We know that the magnitude ratio is \[\frac{1}{\sqrt{(1-r^2)^2+4\zeta^2 r^2}}.\]

Substituting all the relevant values, we find that the amplitdue ratio is \(\approx 0.139\).

3.2 Transient vs. steady-state part of the frequency response

Write down the transient part of the response of this system to the given forcing (input) function and the steady-state part of the response of this system to the given forcing (input) function.

Both parts should be functions of time involving no symbols other than the common mathematical functions and constants like \(\sin\), \(\pi\) and \(e\). Adding them up should give the graph in Figure 1.

Solution

To solve this problem, we first note that the response of a system with transfer function \(\frac{\omega_n^2}{s^2 + 2 \zeta \omega_n s + \omega_n^2}\) to a sinusoidal input with amplitude \(\omega\) is, in the frequency domain,

\[\frac{\omega}{s^2+\omega^2} \cdot \frac{\omega_n^2}{s^2 + 2 \zeta \omega_n s + \omega_n^2} \tag{3}\]

From the given numbers in this problem, we can write the above numerically as \[\frac{8}{(s^2 + 16) \left(s^2 + \frac{4}{5}s + 2 \right)}.\]

We know that the end result must involve a shifted sine in the time domain, which is equivalent to some combination of sines and cosines of the same frequency as the input frequency. This gives us the hint that we should break apart Equation 3 into some parts, two of which should be a sine and a cosine.

The other two parts should be some sort of transient term, which — from what we know about underdamped second-order systems — have the form \(e^{-at} \sin bt\) and/or \(e^{-at} \cos bt\). Thus, we need to use partial fractions to write an equation of the form

\[A\frac{4}{s^2 + 16} + B \frac{s}{s^2+16} + C \frac{s+2/5}{(s+2/5)^2+46/25} + D \frac{\sqrt{46/25}}{(s+2/5)^2+46/25} \tag{4}\]

Now, how did we know what form the third and fourth terms in the above equation take?
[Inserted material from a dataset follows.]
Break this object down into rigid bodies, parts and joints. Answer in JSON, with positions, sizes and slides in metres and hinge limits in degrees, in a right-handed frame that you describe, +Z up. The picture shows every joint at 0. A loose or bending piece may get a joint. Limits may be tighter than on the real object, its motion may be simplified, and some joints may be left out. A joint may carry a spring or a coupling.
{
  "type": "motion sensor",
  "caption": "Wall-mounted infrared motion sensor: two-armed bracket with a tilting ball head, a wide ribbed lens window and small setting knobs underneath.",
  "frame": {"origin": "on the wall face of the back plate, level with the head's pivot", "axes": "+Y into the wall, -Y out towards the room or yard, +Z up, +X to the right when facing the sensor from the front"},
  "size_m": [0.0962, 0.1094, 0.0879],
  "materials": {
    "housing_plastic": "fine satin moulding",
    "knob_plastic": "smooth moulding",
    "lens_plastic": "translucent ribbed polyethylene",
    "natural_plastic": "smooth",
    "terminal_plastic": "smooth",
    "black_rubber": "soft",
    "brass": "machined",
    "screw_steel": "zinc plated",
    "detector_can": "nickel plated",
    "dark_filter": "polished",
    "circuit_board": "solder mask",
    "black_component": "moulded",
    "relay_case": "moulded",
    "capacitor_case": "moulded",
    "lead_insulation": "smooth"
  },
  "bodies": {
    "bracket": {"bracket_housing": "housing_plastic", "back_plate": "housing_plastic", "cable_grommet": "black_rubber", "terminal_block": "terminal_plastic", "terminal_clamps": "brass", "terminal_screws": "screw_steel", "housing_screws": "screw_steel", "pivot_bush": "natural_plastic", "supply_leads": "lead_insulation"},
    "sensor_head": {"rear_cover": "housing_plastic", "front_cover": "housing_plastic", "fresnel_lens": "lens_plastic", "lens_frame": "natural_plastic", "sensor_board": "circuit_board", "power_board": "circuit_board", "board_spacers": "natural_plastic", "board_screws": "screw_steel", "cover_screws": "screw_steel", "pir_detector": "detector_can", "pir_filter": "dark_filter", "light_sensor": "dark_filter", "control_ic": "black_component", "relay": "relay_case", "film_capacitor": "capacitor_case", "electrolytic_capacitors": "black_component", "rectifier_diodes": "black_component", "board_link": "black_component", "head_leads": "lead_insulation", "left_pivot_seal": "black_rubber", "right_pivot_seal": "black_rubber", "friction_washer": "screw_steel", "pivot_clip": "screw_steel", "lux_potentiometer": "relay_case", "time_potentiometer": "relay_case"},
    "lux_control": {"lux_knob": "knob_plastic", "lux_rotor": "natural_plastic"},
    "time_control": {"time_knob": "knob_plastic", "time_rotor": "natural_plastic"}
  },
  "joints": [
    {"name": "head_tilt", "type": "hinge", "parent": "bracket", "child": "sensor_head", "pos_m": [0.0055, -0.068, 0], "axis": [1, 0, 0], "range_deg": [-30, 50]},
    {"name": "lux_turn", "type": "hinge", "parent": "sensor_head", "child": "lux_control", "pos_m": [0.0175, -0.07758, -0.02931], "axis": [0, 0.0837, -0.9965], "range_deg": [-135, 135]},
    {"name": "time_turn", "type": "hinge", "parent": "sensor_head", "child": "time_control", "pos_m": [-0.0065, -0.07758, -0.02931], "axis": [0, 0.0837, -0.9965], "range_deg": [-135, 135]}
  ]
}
The answer is that we use the ‘completed square’ form of \(s^2 + 4s/5 + 2\), i.e., \[s^2 + 4s/5 + 2 = \left( s + \frac{2}{5} \right)^2 + \frac{46}{25}.\]

Looking closely at the Laplace Transforms table, this tells us that we should look for exponentially decaying sines and cosines \(e^{-at} \cos bt\) and \(e^{-at} \sin bt\) where \(a = 2/5\) and \(b^2 = 46/25\).
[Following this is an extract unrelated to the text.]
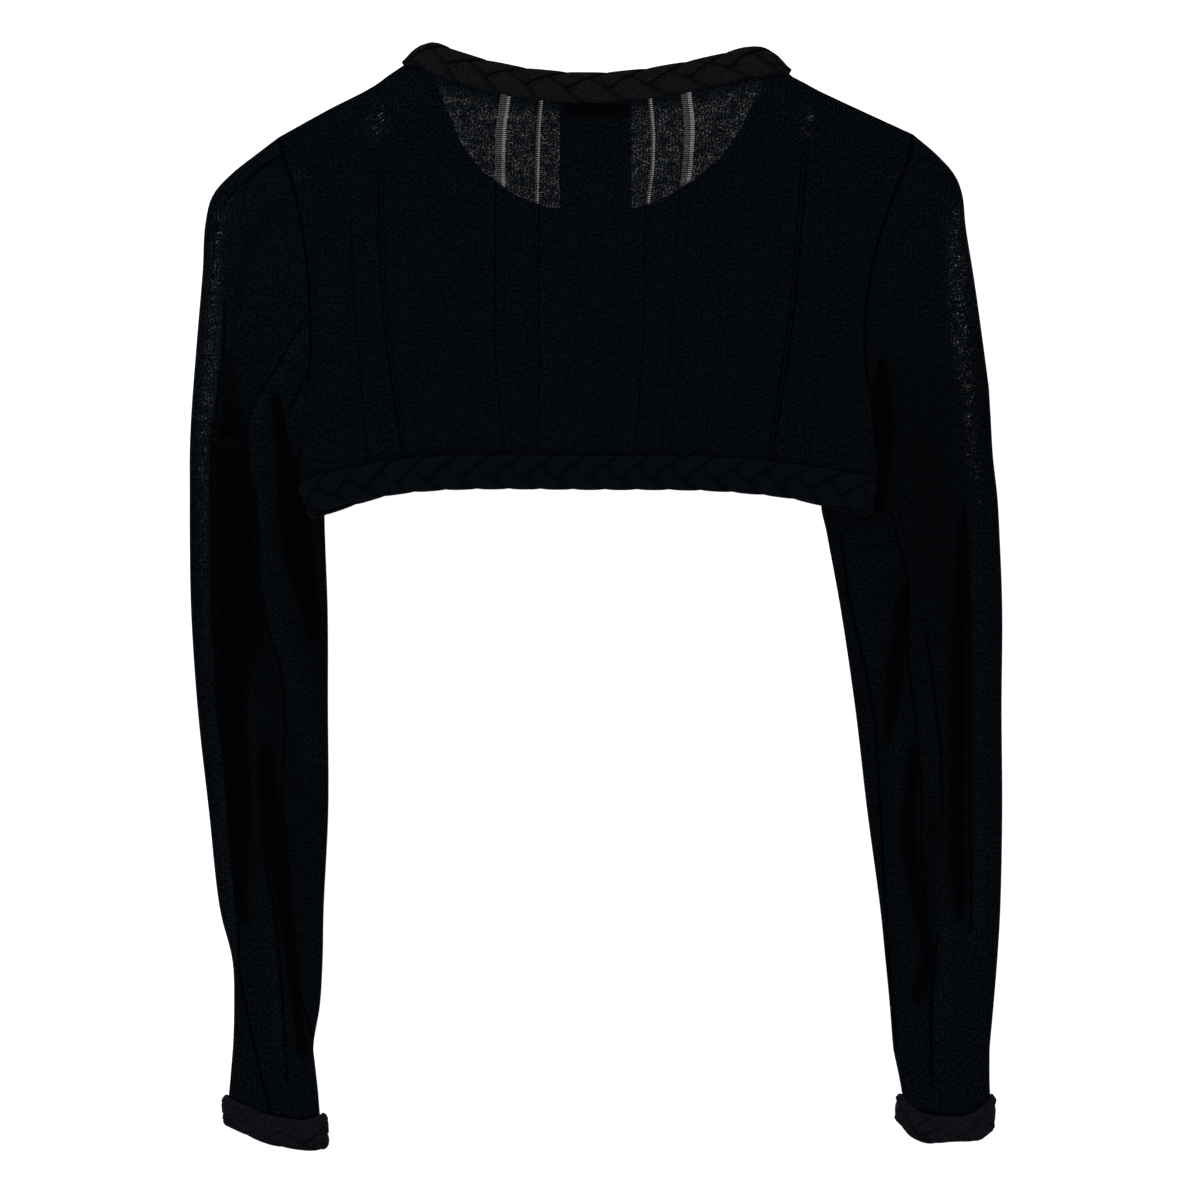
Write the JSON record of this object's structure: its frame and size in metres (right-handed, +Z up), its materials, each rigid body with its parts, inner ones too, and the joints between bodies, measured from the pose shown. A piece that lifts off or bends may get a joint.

We then multiply through the terms in Equation 4 by the right quantities so that we get a single large fraction with lots of terms, all of which must be identical to the original Equation 3.

This gives us

\[ \frac{4A (s^2 + \frac{4}{5}s + 2)}{(s^2 + 16)(s^2 + \frac{4}{5}s + 2)} + \frac{B s (s^2 + \frac{4}{5}s + 2)}{(s^2 + 16)(s^2 + \frac{4}{5}s + 2)} \\ + \frac{C (s+2/5)(s^2 + 16)}{(s^2 + 16)(s^2 + \frac{4}{5}s + 2)} + \frac{D \sqrt{46/25} \cdot (s^2+16)}{(s^2 + 16)(s^2 + \frac{4}{5}s + 2)} \]

The denominators are now the same, and the numerator should be equal to 8. Notice that the numerator is a cubic expression in \(s\), so we can write four separate equations for the four unknowns: one using the coefficients of \(s^3\), one using the coefficients of \(s^2\), one using the coefficients of \(s^1\), and one using the coefficients of \(s^0\). The four equations are:

\[ \begin{aligned} B + C &= 0 \\ 4A + 4B/5 + 2C/5 + \sqrt{46/25} D &= 0 \\ 16A/5 + 2B + 16C &= 0 \\ 16 D \sqrt{46/25} + 8 A + 32C/5 &= 0 \end{aligned} \]

At this stage, it is okay to use a computer program to solve the above system of simultaneous equations. Using Mathematica, I found the solutions to be

\[A = -\frac{175}{1289}, \quad B = -\frac{40}{1289}, \quad C = \frac{40}{1289}, \quad D = \frac{1790 \sqrt{2/23}}{1289}\]

Now, the purpose of these four terms was to act as coefficients of the different terms in the solution. Let’s recall:

\[A \underbrace{\frac{4}{s^2 + 16}}_{\mathcal{L} \left[ \sin 4 t \right]} + B \underbrace{\frac{s}{s^2+16}}_{\mathcal{L} \left[ \cos 4 t \right]} + C \underbrace{\frac{s+2/5}{(s+2/5)^2+46/25}}_{\mathcal{L} \left[ e^{-2t/5} \cos \left( \sqrt{46/25} t \right) \right]} + D \underbrace{\frac{\sqrt{46/25}}{(s+2/5)^2+46/25}}_{\mathcal{L} \left[ e^{-2t/5} \sin \left( \sqrt{46/25} t \right) \right]}\]

So the time domain solution is

\[A \sin 4 t + B \cos 4t + C e^{-2t/5} \cos \left( \sqrt{46/25} t \right) + D e^{-2t/5} \sin \left( \sqrt{46/25} t \right) \]

The first two terms are the steady-state solution. It is \[ \overbrace{-\frac{175}{1289}}^{A} \sin 4 t \overbrace{-\frac{40}{1289}}^{B} \cos 4t.\] Notice that this is a periodic function whose amplitude is given by \(\sqrt{A^2 + B^2} \approx 0.139\), which is what the Bode plot formula from Section 3.1 predicted.

Tthe last two terms are the transient solution. Thus, the transient solution is

\[ e^{-2t/5} \left( \frac{40}{1289} \cos \left( \sqrt{46/25} t \right) + \frac{1790 \sqrt{2/23}}{1289} \sin \left( \sqrt{46/25} t \right) \right)\] \[\approx 0.031 e^{-0.4t} \cos 1.356 t + 0.409 \sin 1.356t\]